Understanding Buy-to-Let ICR Calculation
Updated: Jul 26
Buy-to-let (BTL) mortgages are a popular choice for property investors in the UK. However, lenders use a strict set of criteria to determine whether a landlord can afford a mortgage on their rental property. One of these criteria is the Interest Coverage Ratio (ICR).
In this blog, we'll explain what the ICR is, how it's calculated, and how you can maximize your chances of getting approved for a buy-to-let mortgage.
What is the Interest Coverage Ratio (ICR)?
The ICR is a ratio that measures the rental income generated by a property against the mortgage payments required to service that property. It's a key metric that lenders use to assess whether a landlord can afford a mortgage on a buy-to-let property.
In simple terms, the ICR is a calculation that helps lenders understand whether a landlord's rental income will be enough to cover the mortgage repayments on their property.
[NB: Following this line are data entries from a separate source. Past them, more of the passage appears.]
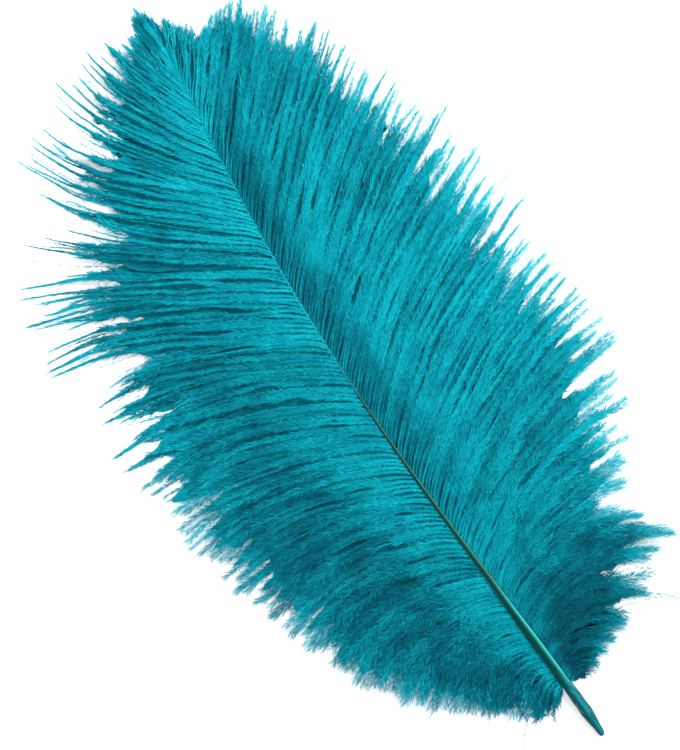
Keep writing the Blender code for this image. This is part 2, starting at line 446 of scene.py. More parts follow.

# How the shade changes with the piece: stems; barbules, with painted light where they are raised and painted
# shade in the under layer, in gaps and towards their far ends; and slivers and strips of down.
STEM_PALER, STEM_TIP_DEEPER, STEM_TIP_RISE = 0.09, 0.17, (0.6, 0.9)
GRAIN = 0.085
RAISED_PAINTED_LIGHT, RAISED_FULLY = 0.10, 0.9 * MM
EDGE_RISE = (0.8, 1.0)
PAINTED_SHADE_BY_SIDE = {+1: 0.85, -1: 0.6}
UNDER_PAINTED_SHADE, GAP_PAINTED_SHADE, WISP_PALER = 0.14, 0.16, 0.06
ALONG_BARBULE_PAINTED_SHADE = np.array((0.02, 0.0, -0.12, 0.0))
BENEATH_BROAD, BENEATH_EDGE_PALER = 0.6, 0.2
DOWN_PAINTED_SHADE, DOWN_GRAIN = {+1: 0.28, -1: 0.34}, 0.07
WEB_PAINTED_SHADE, WEB_GRAIN = {+1: 0.29, -1: 0.35}, 0.03
WEB_PALER_RISE = (0.6, 0.95)

# Broad areas that look paler, above 0, or deeper, below 0: by how much, the shares of the quill's length
# over which the area sets in and fades, the same along the barbs, and the distances from the quill in mm
# over which it fades. None stands for no limit. Some are painted shade and painted light, as marked.
PALE_TIPS = (0.14, None, None, (0.70, 1.00), None, None)
RIGHT_AREAS = (
    PALE_TIPS,
    (-0.07, (0.66, 0.80), (0.86, 0.94), None, None, None),
    (-0.02, None, (0.30, 0.45), None, None, None),
    (-0.088, None, (0.12, 0.30), (0.05, 0.30), None, None),
    (-0.132, None, (0.12, 0.30), (0.05, 0.30), (0.60, 0.95), None),
    # Painted shade: a deep band beside the right of the quill.
    (-0.22, (0.28, 0.42), (0.78, 0.90), None, None, (8, 24)),
    (-0.10, None, (0.15, 0.24), None, None, None),
    # Painted shade beside the lower part of the quill.
    (-0.10, None, (0.18, 0.28), None, None, (6, 18)),
    # Painted shade: dark hollows near the quill's end.
    (-0.16, None, (0.11, 0.17), (0.10, 0.25), (0.50, 0.80), None),
    (-0.04, (0.50, 0.60), (0.70, 0.80), (0.40, 0.80), None, None),
)
LEFT_AREAS = (
    PALE_TIPS,
    (0.09, (0.62, 0.80), None, None, None, None),
    (-0.05, None, None, None, None, None),
    (-0.23, None, (0.20, 0.52), (0.15, 0.45), None, None),
    (-0.10, (0.25, 0.40), None, (0.25, 0.50), None, None),
    # Painted light: a paler strip beside the left of the quill.
    (0.03, (0.20, 0.40), None, None, None, (5, 20)),
)
AREAS = {+1: RIGHT_AREAS, -1: LEFT_AREAS}

ZONES = ("base", "lower", "upper", "tip")


def smooth(low, high, value):
    """0 below low, 1 above high, and an even S between them."""
    t = np.clip((value - low) / (high - low), 0, 1)
    return t * t * (3 - 2 * t)


def window(rise, fall, value):
    """0, then 1 from a rise to a fall, and 0 again. Each is the two values it runs between, or None."""
    risen = 1.0 if rise is None else smooth(*rise, value)
    fallen = 0.0 if fall is None else smooth(*fall, value)
    return risen * (1 - fallen)


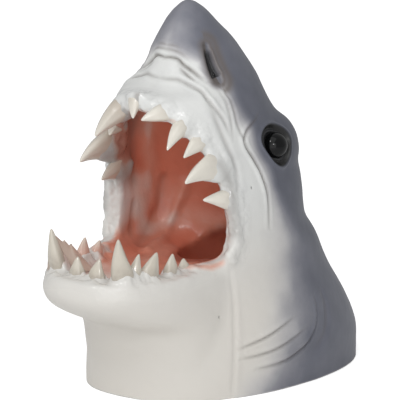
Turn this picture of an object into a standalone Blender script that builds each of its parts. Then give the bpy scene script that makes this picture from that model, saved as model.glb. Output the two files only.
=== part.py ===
"""Shark head figurine, cast in one piece: a great white's head, mouth wide open, on its cut neck.

Metres, +Z up. The origin is the centre of the flat foot. The mouth faces -Y, the back of the head +Y, and the
shark's left side is +X. Sizes below are in millimetres, and MM turns them into metres.
"""

import math
from collections import namedtuple

import bmesh
import bpy
from mathutils import Matrix, Vector

MM = 0.001

# The foot, which is the flat face that the neck is cut off at
FOOT_HALF_WIDTH = 67.5
FOOT_HALF_LENGTH = 98.5
FOOT_TRIM = 12.0

# The open mouth: its corners, and the arch of the upper jaw above them
CORNER_HALF_WIDTH = 52.0
CORNER_FORWARD = 56.0
CORNER_HEIGHT = 87.0
CHEEK_SETBACK = 10.0
CHEEK_WALL = 13.0
UPPER_ARCH_RISE = 96.0
UPPER_ARCH_REACH = 18.0
UPPER_ARCH_POWER = 2.15
UPPER_ARCH_LEAN = 5.0
UPPER_LIP_RADIUS = 6.0
CHEEK_LIP_RADIUS = 5.0

# The snout above the mouth
SNOUT_LENGTH = 59.0
SNOUT_TIP_FORWARD = 32.0

# The lower jaw, whose rim lies a little under the corners of the mouth
LOWER_JAW_REACH = 91.0
LOWER_JAW_HALF_WIDTH = 51.5
LOWER_JAW_DROP = 3.0
LOWER_JAW_POWER = 2.6
LOWER_LIP_RADIUS = 10.0
MOUTH_FLOOR_DEPTH = 7.0
MOUTH_BACK = 9.0
GULLET_RADIUS = 26.0
GULLET_DEPTH = 40.0
GULLET_FORWARD = 6.0
GULLET_DROP = 9.0

# The teeth stand on the upper arch, and on a squarer line inside the lower jaw's outline
LOWER_ROW_INSET = 15.5
LOWER_ROW_POWER = 4.0
LOWER_ROW_DROP = 2.0
TOOTH_ROOT = 5.0

# Eyes and brows, with heights above the corners of the mouth and angles round the head
EYE_RADIUS = 7.0
EYE_RISE = 64.0
EYE_ANGLE = 8.0
EYE_SINK = 3.5
SOCKET_HALF_WIDTH = 11.0
SOCKET_HALF_HEIGHT = 13.5
SOCKET_DEPTH = 3.0
BROW_RISE = 62.0
BROW_ANGLE = 34.0
BROW_HALF_WIDTH = 38.0
BROW_HALF_HEIGHT = 30.0
BROW_PROUD = 5.0

# Nostrils, with their height above the top of the mouth
NOSTRIL_RISE = 24.5
NOSTRIL_ANGLE = -30.0
NOSTRIL_LENGTH = 24.0
NOSTRIL_WIDTH = 6.5
NOSTRIL_DEPTH = 4.0
NOSTRIL_SLANT = (0.25, -0.25, 1.0)

# The grooves of the skin
FOLD_RADIUS = 2.6
WRINKLE_RADIUS = 2.3

# Mesh fineness
HULL_RING_COUNT = 48
HULL_SIDE_COUNT = 64
JAW_RING_COUNT = 16
JAW_SIDE_COUNT = 48
LIP_STEP_COUNT = 48
FOLD_STEP_COUNT = 4
BALL_SIDE_COUNT = 18
BALL_RING_COUNT = 10
TOOTH_RING_COUNT = 6
TOOTH_SIDE_COUNT = 8
CLAY_VOXEL = 2.0
CLAY_SMOOTHING_COUNT = 4
CLAY_TRIANGLE_COUNT = 7600

MOUTH_TOP = CORNER_HEIGHT + UPPER_ARCH_RISE
HEAD_HEIGHT = MOUTH_TOP + SNOUT_LENGTH
RIM_HEIGHT = CORNER_HEIGHT - LOWER_JAW_DROP
FLOOR_HEIGHT = RIM_HEIGHT - MOUTH_FLOOR_DEPTH
ROOF_HEIGHT = MOUTH_TOP - UPPER_LIP_RADIUS

# A level section: its height, the y of its widest point, and its reach from there to the side, front and back
Station = namedtuple("Station", "height centre half_width front back power")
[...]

How is the ICR calculated?
To calculate the ICR, lenders will typically require a landlord to provide details of their rental income, as well as any other income they receive. They will then use a formula to determine whether the rental income is sufficient to cover the mortgage repayments.
The formula for calculating the ICR is:
ICR = (Gross Annual Rental Income x 100) / (Mortgage Interest Payment + Other Costs)
In this formula, the Gross Annual Rental Income is the total amount of rent received over a year, while the Mortgage Interest Payment is the annual cost of the mortgage. Other costs may include things like property management fees, insurance, and maintenance costs.
What ICR do lenders require?
Lenders will typically require a minimum ICR of 125%. This means that the rental income generated by the property must be at least 125% of the mortgage payments required to service the property.
For example, if the mortgage payments on a property are £800 per month (£9,600 per year), the minimum required rental income would be £12,000 per year (125% of £9,600).
How to maximize your rental income
If you're a landlord looking to maximize your rental income, there are several things you can do to improve your chances of getting approved for a buy-to-let mortgage.
Choose the right location: Look for areas with high demand for rental properties, such as university towns or cities with strong job markets.
Offer attractive amenities: Consider offering amenities like high-speed internet, modern appliances, or off-street parking to attract higher-paying tenants.
Keep your property well-maintained: Regularly maintaining your property can help attract and retain tenants, which can in turn increase your rental income.
Review your rental rates: Regularly review your rental rates to ensure they're in line with the local market. Consider increasing rents if demand is high, or lowering them if you're struggling to find tenants.
In summary, the ICR is a key metric that lenders use to assess whether a landlord can afford a buy-to-let mortgage. By understanding how the ICR is calculated and taking steps to maximize your rental income, you can improve your chances of getting approved for a mortgage and achieve greater financial success as a landlord.